● INSTRUCTIONS TO FOLLOW
Scan the records and identify every line in which the string "materials" occurs, then return those lines.

● DATASET CONTENT
┄┄┄┄┄┄┄┄┄┄┄┄┄┄┄┄┄┄┄┄
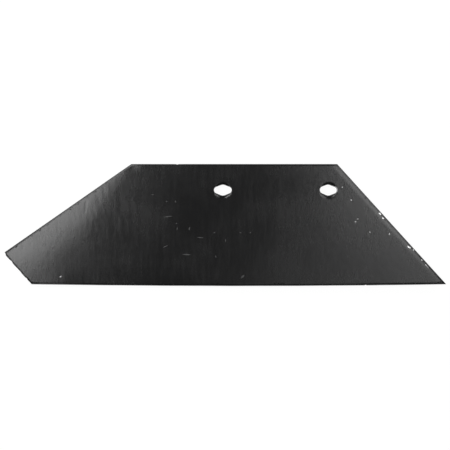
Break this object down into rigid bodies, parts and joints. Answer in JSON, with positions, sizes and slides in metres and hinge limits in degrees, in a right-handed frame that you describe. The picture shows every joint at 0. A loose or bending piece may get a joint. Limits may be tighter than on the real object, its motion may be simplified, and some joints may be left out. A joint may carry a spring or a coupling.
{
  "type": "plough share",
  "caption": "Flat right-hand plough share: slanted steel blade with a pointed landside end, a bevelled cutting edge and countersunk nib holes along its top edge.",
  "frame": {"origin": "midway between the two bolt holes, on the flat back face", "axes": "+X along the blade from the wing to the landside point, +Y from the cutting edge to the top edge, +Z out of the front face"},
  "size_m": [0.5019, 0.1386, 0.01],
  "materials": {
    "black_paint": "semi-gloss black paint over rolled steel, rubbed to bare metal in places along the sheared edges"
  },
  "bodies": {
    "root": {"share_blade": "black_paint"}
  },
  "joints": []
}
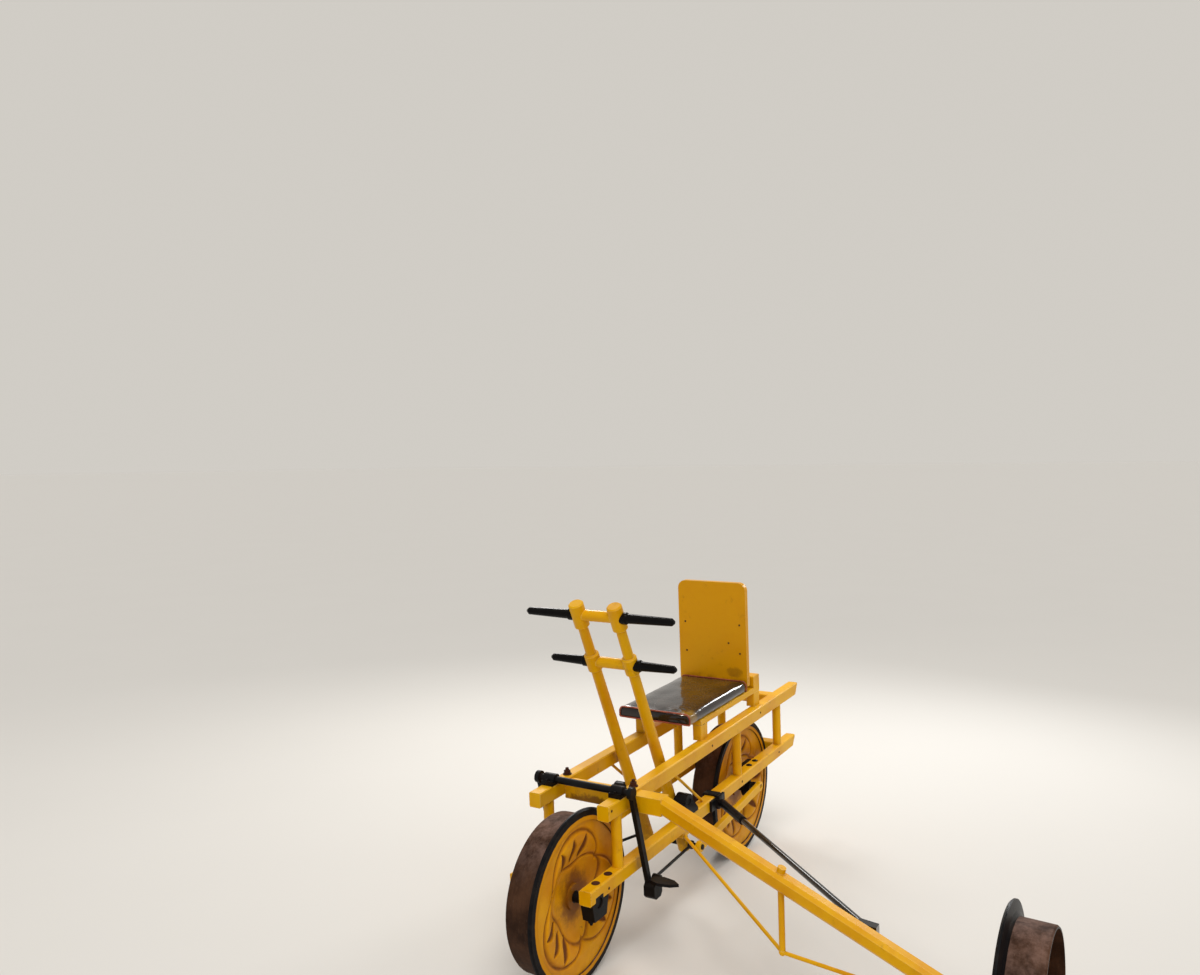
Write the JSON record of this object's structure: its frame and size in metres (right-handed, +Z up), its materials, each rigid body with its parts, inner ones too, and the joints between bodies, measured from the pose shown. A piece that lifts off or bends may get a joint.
┄┄┄┄┄┄┄┄┄┄┄┄┄┄┄┄┄┄┄┄
● OUTPUT OF THE EXERCISE
  "materials": {
Write the JSON record of this object's structure: its frame and size in metres (right-handed, +Z up), its materials, each rigid body with its parts, inner ones too, and the joints between bodies, measured from the pose shown. A piece that lifts off or bends may get a joint.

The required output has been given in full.